Жан-Марк сдержал улыбку. Изображая на лице удивление, он злорадствовал, словно чем-то отплатил отцу, заставившему его смотреть на раненых, истекающих кровью на обочине дороги.

— Как не видел? — спросил он с подчеркнутым простодушием.

— Неужели не понимаешь? — буркнул Филипп. — Ты же заметил, что я был не один!

— Ну и что?

— Я не хочу входить в объяснения с Кароль.

— Ах вот в чем дело! — словно наконец сообразив, вздохнул Жан-Марк. — Раз так, я, конечно, ничего не скажу! — Он помолчал минуту и затем спросил напрямик: — А кто эта женщина, с которой ты был?

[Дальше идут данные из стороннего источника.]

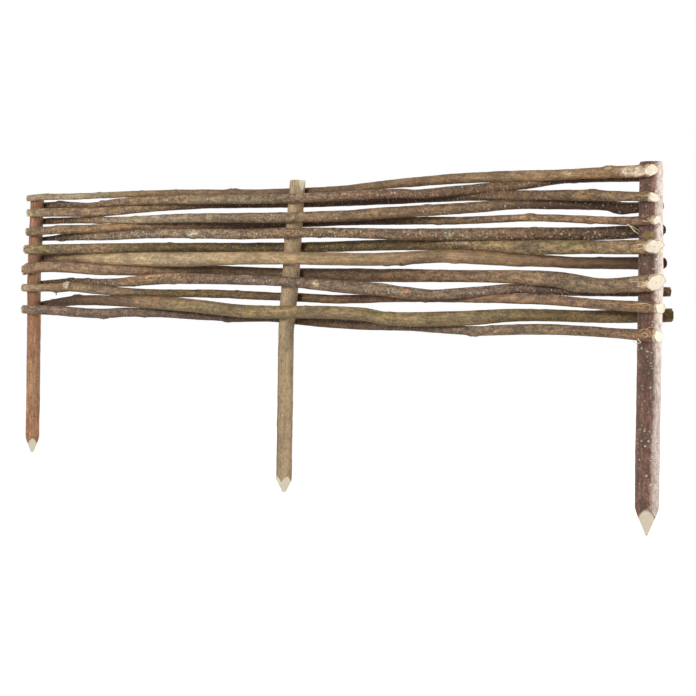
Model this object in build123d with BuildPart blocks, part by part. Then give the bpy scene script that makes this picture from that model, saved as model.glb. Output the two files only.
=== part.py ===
from build123d import *
from math import atan, atan2, cos, radians, sin
import os

os.makedirs("parts", exist_ok=True)

# Woven hazel bed edging: three pointed stakes and thirteen rods woven in and out of them.
# The origin is on the middle stake's axis at soil level. X runs along the edging to the
# right, +Y is away from whoever looks at its face, and Z is up. Sizes are in millimetres.

# Sizes of the panel
left_bay = 570          # axis of the left stake to the middle stake
right_bay = 574         # axis of the right stake to the middle stake
outer_leg = 236         # soil level to the tips of the two outer stakes
middle_leg = 244        # soil level to the tip of the middle stake
seat_gap = 0.25         # air between a rod and the stake that it bears on
head_chamfer = 1.2      # worn edge round the sawn head of a stake

# A bay is measured as a share of its length, from the middle stake to an outer one. A rod
# changes sides at the crossing, so that is where it lies on the rod below.
crossing = 0.66
places = (-1, -0.8, -0.45, 0, 0.33, crossing, 0.83, 1)
thick_places = (-1, -0.5, 0, 0.5, 1)

# Rods from the bottom one up. "thick" is the diameter at the left stake, in the left bay,
# at the middle stake, in the right bay and at the right stake. "slack" is the air under
# the rod at the eight places, less than nothing where two rods lie on opposite sides.
# "past" is the length left past the outer stakes, and "slant" how far the end cuts turn
# to the viewer, or away from it where it is less than nothing.
rods = {
    13: dict(thick=(15.5, 14, 12, 12.5, 14.5), slack=(9.5, 6.5, 9.5, 6.5, 2.5, 3.5, 8.5, 4),
             past=(6.5, 22.5), slant=(5, 20)),
    12: dict(thick=(13.5, 19, 19.5, 19.5, 17), slack=(-7.5, 7, 0.5, -3, -2, 3, 1.5, 8),
             past=(30, 18), slant=(4, -31)),
    11: dict(thick=(14, 13.5, 13.5, 12, 13.5), slack=(16, 5, 0.5, 5.5, 11.5, 7, 2.5, -4),
             past=(7.5, 24), slant=(7, 32)),
    10: dict(thick=(11.5, 17, 15, 14, 12), slack=(-5, -3.5, 8, 11.5, -5.5, 1.5, 2.5, 6),
             past=(24, 16.5), slant=(8, -31)),
    9: dict(thick=(18, 15, 14.5, 17, 19.5), slack=(10.5, 9, -2, -3, 8.5, 2, -6, -7),
            past=(4.5, 18.5), slant=(9, 34)),
    8: dict(thick=(14, 21, 19.5, 17.5, 16), slack=(4.5, 1, 0, 4, 6.5, 5.5, 7, 9),
            past=(28, 6), slant=(3, -45)),
    7: dict(thick=(15.5, 15.5, 14, 14.5, 17.5), slack=(-1.5, 0.5, 1, 0.5, 4, 0.5, 3.5, 2.5),
            past=(4, 15.5), slant=(8, 45)),
    6: dict(thick=(9, 14, 15, 16.5, 16), slack=(8, 7.5, 7, 5.5, -0.5, 1, 2.5, 5),
            past=(20, 5), slant=(3, -45)),
    5: dict(thick=(14, 12, 12, 11, 10.5), slack=(-1, 1, 0.5, 3.5, 5.5, 6, 4, -3),
            past=(1.5, 17), slant=(6, 28)),
    4: dict(thick=(11, 13, 14.5, 14.5, 13), slack=(8, 2.5, -1, -6, -3.5, 5.5, 7, 7),
            past=(26, 4), slant=(7, -45)),
    3: dict(thick=(14.5, 14, 13, 13, 12.5), slack=(0, -0.5, 8, 9.5, 8, 0.5, -1.5, -2.5),
            past=(1, 13.5), slant=(8, 36)),
    2: dict(thick=(12, 12, 14, 12.5, 10), slack=(2, 2, -1.5, -10, -6.5, 1.5, 11, 16),
            past=(22, 3), slant=(5, -45)),
    1: dict(thick=(11, 11, 12, 13.5, 15), slack=(0, 3, -1, -1, 5, 2, -8, -8),
            past=(6, 10), slant=(9, 34)),
}

# Stakes. "thick" and "lean" are the diameter and the sideways drift at four even steps from
# soil level to the head. "turn" is the bearing of the first of the four facets of the point.
levels = (0, 1 / 3, 2 / 3, 1)
stakes = {
    "left_stake": dict(side=-1, x=-left_bay, leg=outer_leg, point=32, turn=-40, head=0.5,
                       thick=(23.6, 23.6, 23.4, 23.3), lean=(0, -1.5, 1, 4)),
    "middle_stake": dict(side=0, x=0, leg=middle_leg, point=32, turn=-29, head=11,
                         thick=(23.6, 26, 24.8, 23), lean=(0, 6.5, 12, 18)),
    "right_stake": dict(side=1, x=right_bay, leg=outer_leg, point=38, turn=-69, head=5.5,
                        thick=(29.6, 30, 29.3, 28.8), lean=(0, 0.5, -0.5, -1)),
}


def between(values, marks, at):
    """Value at one mark, on straight lines between the given ones."""
    for low, high, start, end in zip(marks, marks[1:], values, values[1:]):
        if at <= high:
            return start + (end - start) * (at - low) / (high - low)
    return values[-1]


def bow(share):
    """Sideways travel of a springy rod, from the middle stake (0) to an outer one (1)."""
    return 1.5 * share ** 2 - 0.5 * share ** 3


# Heights: each rod lies on the one below, and the slack is added
radius, height = {}, {}
top_of_pile = [0] * len(places)
for number, rod in rods.items():
    radius[number] = [between(rod["thick"], thick_places, place) / 2 for place in places]
    height[number] = [top + slack + r for top, slack, r
                      in zip(top_of_pile, rod["slack"], radius[number])]
    top_of_pile = [h + r for h, r in zip(height[number], radius[number])]

# Heads: each stake stands a little above the top rod
for stake in stakes.values():
    stake["top"] = top_of_pile[places.index(stake["side"])] + stake["head"]


def stake_at(stake, z):
    """Axis position along the panel and radius of a stake at one height over the soil."""
    level = max(0, z) / stake["top"]
    return (stake["x"] + between(stake["lean"], levels, level),
            between(stake["thick"], levels, level) / 2)


# Stakes: a straight round leg, a gently bent upper part and a point of four axe cuts
for name, stake in stakes.items():
    leg_radius = stake["thick"][0] / 2
    tip = (stake["x"], 0, -stake["leg"])
    with BuildPart() as stake_part:
        with BuildSketch(Plane.XY.offset(-stake["leg"])):
            with Locations((stake["x"], 0)):
                Circle(leg_radius)
        extrude(amount=stake["leg"])
        for quarter in range(4):
            bearing = radians(stake["turn"] + 90 * quarter)
            facing = (cos(bearing) * stake["point"], sin(bearing) * stake["point"], -leg_radius)
            split(bisect_by=Plane(origin=tip, z_dir=facing), keep=Keep.BOTTOM)
        for level, lean, thick in zip(levels, stake["lean"], stake["thick"]):
            with BuildSketch(Plane.XY.offset(level * stake["top"])):
                with Locations((stake["x"] + lean, 0)):
                    Circle(thick / 2)
        loft(ruled=True)
        chamfer(stake_part.edges().group_by(Axis.Z)[-1], head_chamfer)
    stake_part.part.label = name
    export_step(stake_part.part, f"parts/{name}.step")


def rod_line(number):
    """Centre line of one rod as (x, y, z, radius) at each place along it."""
    side = -1 if number % 2 else 1      # odd rods pass in front of the outer stakes
    posts = []
    for stake in stakes.values():
        spot = places.index(stake["side"])
        posts.append((*stake_at(stake, height[number][spot]), radius[number][spot]))
    (left_x, left_stake_r, left_r), (mid_x, mid_stake_r, mid_r), (right_x, right_stake_r, right_r) = posts
    mid_out = mid_stake_r + seat_gap + mid_r
    line = []
    for place, z, r in zip(places, height[number], radius[number]):
        if place < 0:
            far_x, far_stake_r, far_r = left_x, left_stake_r, left_r
        else:
            far_x, far_stake_r, far_r = right_x, right_stake_r, right_r
        swing = mid_out + far_stake_r + seat_gap + far_r
        angle = atan(1.5 * swing / abs(far_x - mid_x))      # a rod passes an outer stake at this angle
        far_out = (far_stake_r + seat_gap) / cos(angle) + far_r
        x = mid_x + abs(place) * (far_x - mid_x)
        y = side * (-mid_out + (mid_out + far_out) * bow(abs(place)))
        line.append((x, y, z, r))
    return line


def run_on(inner, outer, length):
    """Where a rod's line and taper come to when they run straight on past an outer stake."""
    share = length / abs(outer[0] - inner[0])
    return tuple(b + (b - a) * share for a, b in zip(inner, outer))


def end_cut(inner, outer, past, slant):
    """Centre, heading and two radii of the cut end of a rod, its face turned by the slant."""
    x, y, z, r = run_on(inner, outer, past)
    way = 1 if outer[0] > inner[0] else -1
    heading = atan2(way * (outer[1] - inner[1]), abs(outer[0] - inner[0]))
    return (x, y, z), heading - way * radians(slant), r * cos(heading) / cos(radians(slant)), r


# Rods: round sections along the line between two slanted cuts
for number, rod in rods.items():
    line = rod_line(number)
    cuts = [end_cut(inner, outer, past, slant) for inner, outer, past, slant
            in zip((line[1], line[-2]), (line[0], line[-1]), rod["past"], rod["slant"])]
    sections = [cuts[0], *(((x, y, z), 0, r, r) for x, y, z, r in line[1:-1]), cuts[1]]
    with BuildPart() as rod_part:
        for centre, heading, wide, tall in sections:
            across = (-sin(heading), cos(heading), 0)
            along = (cos(heading), sin(heading), 0)
            with BuildSketch(Plane(origin=centre, x_dir=across, z_dir=along)):
                Ellipse(wide, tall)
        loft(ruled=True)
    rod_part.part.label = f"rod_{number:02d}"
    export_step(rod_part.part, f"parts/rod_{number:02d}.step")
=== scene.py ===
import random
from math import atan2, cos, exp, hypot, pi, radians, sin, tau

import bmesh
import bpy
from mathutils import Matrix, Vector, noise


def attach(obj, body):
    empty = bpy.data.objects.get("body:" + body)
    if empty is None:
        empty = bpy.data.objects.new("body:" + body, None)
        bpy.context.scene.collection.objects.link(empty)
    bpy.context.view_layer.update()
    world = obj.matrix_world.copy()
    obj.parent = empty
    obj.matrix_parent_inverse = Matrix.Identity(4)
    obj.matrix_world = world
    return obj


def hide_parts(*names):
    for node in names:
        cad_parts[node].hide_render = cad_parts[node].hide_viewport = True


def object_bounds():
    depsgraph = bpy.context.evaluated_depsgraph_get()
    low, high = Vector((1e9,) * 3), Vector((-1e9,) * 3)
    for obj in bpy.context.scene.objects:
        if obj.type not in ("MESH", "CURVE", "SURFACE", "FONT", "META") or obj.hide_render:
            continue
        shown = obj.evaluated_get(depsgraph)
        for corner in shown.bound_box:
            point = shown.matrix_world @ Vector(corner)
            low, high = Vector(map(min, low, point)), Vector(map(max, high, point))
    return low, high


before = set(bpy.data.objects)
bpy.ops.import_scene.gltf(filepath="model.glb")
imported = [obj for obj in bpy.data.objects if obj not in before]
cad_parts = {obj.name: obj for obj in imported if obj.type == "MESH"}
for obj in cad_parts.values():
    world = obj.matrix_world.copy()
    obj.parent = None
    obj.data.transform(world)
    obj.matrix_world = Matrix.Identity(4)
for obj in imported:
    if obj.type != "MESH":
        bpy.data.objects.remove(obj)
cadLow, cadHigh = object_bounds()      # the CAD box, before anything is added
mm = 0.001
print("frame loaded,", len(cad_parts), "nodes")

# Bark and wood colours, as they look on a screen under plain light
paints = {
    "blackBrown": (48, 32, 20), "darkBrown": (84, 59, 38), "brown": (116, 88, 60),
    "midBrown": (142, 112, 81), "tan": (160, 130, 93), "warmTan": (170, 131, 91),
    "paleTan": (194, 164, 122), "beige": (204, 176, 137), "greyTan": (180, 157, 124),
    "greyBrown": (150, 126, 97), "pinkTan": (166, 133, 101), "redBrown": (143, 107, 80),
    "purpleBrown": (110, 84, 68), "purpleGrey": (134, 109, 90), "oliveTan": (154, 130, 91),
    "oliveBrown": (122, 99, 62), "darkOlive": (102, 83, 43), "moss": (134, 120, 68),
    "mossDark": (90, 79, 31), "paleGreen": (168, 158, 118), "orange": (186, 120, 70),
    "rust": (152, 88, 47), "porePale": (206, 182, 150), "poreWhite": (240, 226, 206),
    "scar": (224, 194, 160), "peeled": (224, 206, 172), "cream": (250, 238, 216),
    "ring": (232, 206, 166), "rot": (158, 122, 80), "innerBark": (140, 102, 59),
    # silver is painted light: the highlight on the lit side of the right stake
    "fibre": (244, 222, 190), "goldFibre": (204, 157, 94), "silverPaintedLight": (226, 208, 196),
    "foxBrown": (174, 116, 82), "sand": (188, 160, 124), "plum": (112, 80, 66),
    "copper": (196, 146, 112), "tipCream": (255, 243, 216), "tipRing": (255, 230, 196),
}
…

— Прелестная девушка, — ответил Филипп, вставая со стула. — Умом не блещет, но свежа, забавна, мила! А в наше время милые женщины редкость! С ней мне никогда не бывает скучно…

— А как же Кароль?

— Кароль — это Кароль! Она не имеет никакого отношения к этой истории!

— А если она узнает?

— Откуда ей узнать? Я уважаю ее и, конечно, принимаю все меры предосторожности!

— Только уважаешь?

— Уважаю и люблю.

— А ту, другую?

— Не путай любовь и наслаждение. Мы с Кароль женаты пять лет, и, естественно, она утратила в моих глазах прелесть новизны. Ты поймешь это, когда поживешь с мое. Каждый начинает жизнь с возвышенными понятиями о чести, доверии, преданности и очень быстро отдает себе отчет, что все это отступает перед плотью. Вспомни, что я говорил тебе в тот раз в машине: только дурак или полуимпотент ограничивает себя одной женщиной. Любящая женщина способна удовлетвориться одним мужчиной, в котором для нее воплощаются все мужчины на свете, но любящий мужчина должен переходить от одной женщины к другой, если хочет до конца насладиться женской прелестью. Так уж устроено, что красота одной только подчеркивает красоту другой. Поэтому, покидая женщину, в сущности, никогда не предаешь ее. Я вовсе не отворачиваюсь от Кароль, когда другая на время привлекает мое внимание. Наоборот, всякий раз, возвращаясь к ней, я как бы обогащаю ее светом, источник которого ей неведом. Я одариваю ее тем, что получил на стороне! Неверность вполне естественна у мужчин, у женщин же она извращение. Мужчина, изменяя, как бы берег отпуск, женщина совершает преступление против любви!

Убежденность этой речи сбила с толку Жан-Марка, он лишний раз признал, что отец способен внушить ему что угодно. Как бы Жан-Марк ни осуждал его за глаза, стоит отцу заговорить, и он пасует перед отцовскими доводами.

— В сущности, папа, ты не уважаешь женщин! — сказал он.

— Разве уважают то, в чем испытывают потребность? Можно восхищаться картиной, статуей, поскольку ими не воспользуешься в утилитарных целях. Но если бы вдруг они стали съедобными, а значит, необходимыми до нашего существования, мы бы бросили ими восхищаться и стали бы добиваться их. То же и с женщинами. Они фальшивы, слабы, пусты, лживы, болезненны, однако без них не обойтись. Лишь педерасты ценят в женщинах ум и душу. Но ведь мы с тобой не этой породы, верно?

И Филипп ласково приложил кулак ко лбу. сына Жан-Марк ощутил это твердое и теплое прикосновение, словно отец поставил свою печать. Он снова почувствовал уныние: все было так сложно, так непонятно. Мерседес постучала в дверь и объявила, что обедать подано.